In talks I have given at universities in the US, the UK and Pakistan, I have been frequently asked about the drone attacks.

In response, I have posed a counter-question: if the drone attacks are stopped, what is the alternative? Should we allow these armed gangs to continue making life hell for the unfortunate villagers they hide behind? Should the Americans permit them to cross the border at will and launch attacks across Afghanistan?

For people like Imran Khan urging the governments of Pakistan and the US to halt their operations against the Pakistani Taliban, here is a sobering voice: in an article (Pakistan’s Peace Deals with the Taliban) on the Combating Terrorism Centre website, Daud Khattak concludes:

“None of the agreements with Taliban factions involved in attacks on Pakistan lasted more than a few months, and the breaking of each agreement resulted in severe bouts of violence including attacks on government installations, security forces and civilians.

“From the Taliban’s perspective, by levelling demands at the government and then entering into negotiations, it demonstrates to civilians in the tribal areas that militant leaders are strong enough to sit at the same table as the country’s top military officials.

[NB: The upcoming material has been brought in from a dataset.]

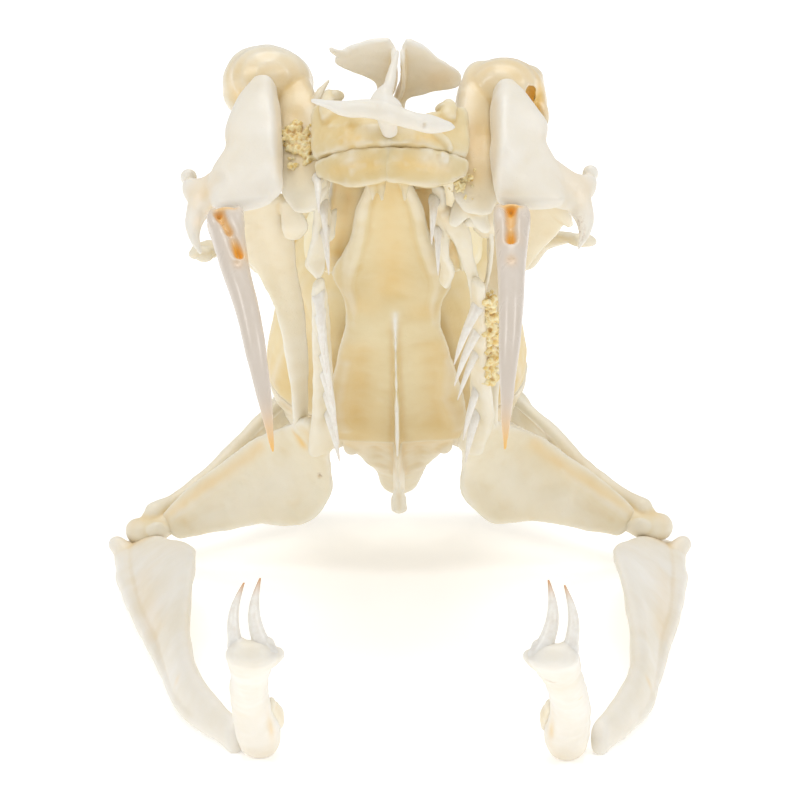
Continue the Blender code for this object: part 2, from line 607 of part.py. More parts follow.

This solidifies support for the Taliban among their followers, and suppresses the voices of resistance from civilian populations living under their authority.”

The reality is that the Taliban understand — as Imran Khan and his supporters do not — that they must pull down the whole country to their primitive level if they are to succeed in their ambition to seize control of the state.

This is just what their Afghan cousins did when they were in power. They see talks as a tactic and not as a path to peace.

Ultimately, their attack on Malala demolishes the anti-drone argument in a way no reasoned argument ever could.

The writer is the author of Fatal Faultlines: Pakistan, Islam and the West.